The data is needed to be collected for location based service and is collected by cell towers and wifi access points in variety of ways, including UE information. These data is aggregated and store in public domain. This requires installation of access points which supply their location information, which is also costly. On the other hand, cellular networks have a wide coverage on the scale of kilometers and can serve a whole building. However, measurement accuracy based on cellular signals is not high enough to locate which shop or restaurant a person is in, and does not meet the requirements of most indoor applications[google].
There are two typical indoor positioning approaches, Propagation-based and Location Fingerprinting (LF) based. Propagation-based approaches estimate the position by measuring the received signal strength (RSS) with path loss. The drawbacks of these approaches lie in the requirement to have a strong Wi-Fi coverage in order to compute every condition that the signal can blend. The LF-based approaches such as locate a device by comparing its coordinates with the received signal strengths (RSSs) in a pre-recorded database. The drawbacks of these approaches are highly affected by internal building infrastructure changes, presence of humans, and interference among other devices. All these lead to unstable Wi-Fi coverage and inaccurate localization[main].

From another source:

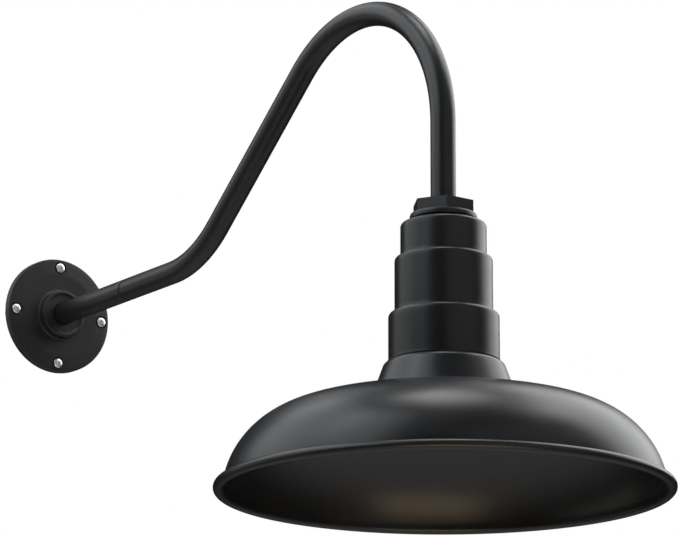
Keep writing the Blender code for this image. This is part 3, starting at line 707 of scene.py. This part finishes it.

The fingerprinting technique is relatively simple to deploy compared to the other techniques such as angle-of arrival (AOA) and time-of-arrival (TOA). Moreover, there is no specialized hardware required at the mobile station (MS). Any existing wireless LAN infrastructure can be reused for this positioning system. The deployment of fingerprinting based positioning systems can be divided into two phases. First, in the offline phase, the location fingerprints are collected by performing a site-survey of the received signal strength (RSS) from multiple access points (APs). The entire area is covered by a rectangular grid of points. The RSS is measured with enough statistics to create a database or a table of predetermined RSS values on the points of the grid. The vector of RSS values at a point on the grid is called the location fingerprint of that point. Second, in the on-line phase, a MS will report a sample measured vector of RSSs from different APs to a central server (or a group of APs will collect the RSS measurements from a MS and send it to the server). The server uses an algorithm to estimate the location of the MS and reports the estimate back to the MS (or the application requesting the position information). The most common algorithm to estimate the location computes the Euclidean distance between the measured RSS vector and each fingerprint in the database. The coordinates associated with the fingerprint that provides the smallest Euclidean distance is returned as the estimate of the position[toward]. The orientation filter and the Newton Trust Region (TR) algorithm to enhance the traditional LF by filtering the noisy signal. Although the average distance error is 1.82 m, this was not completely effective because they still suffer from the poor Wi-Fi coverage region [main].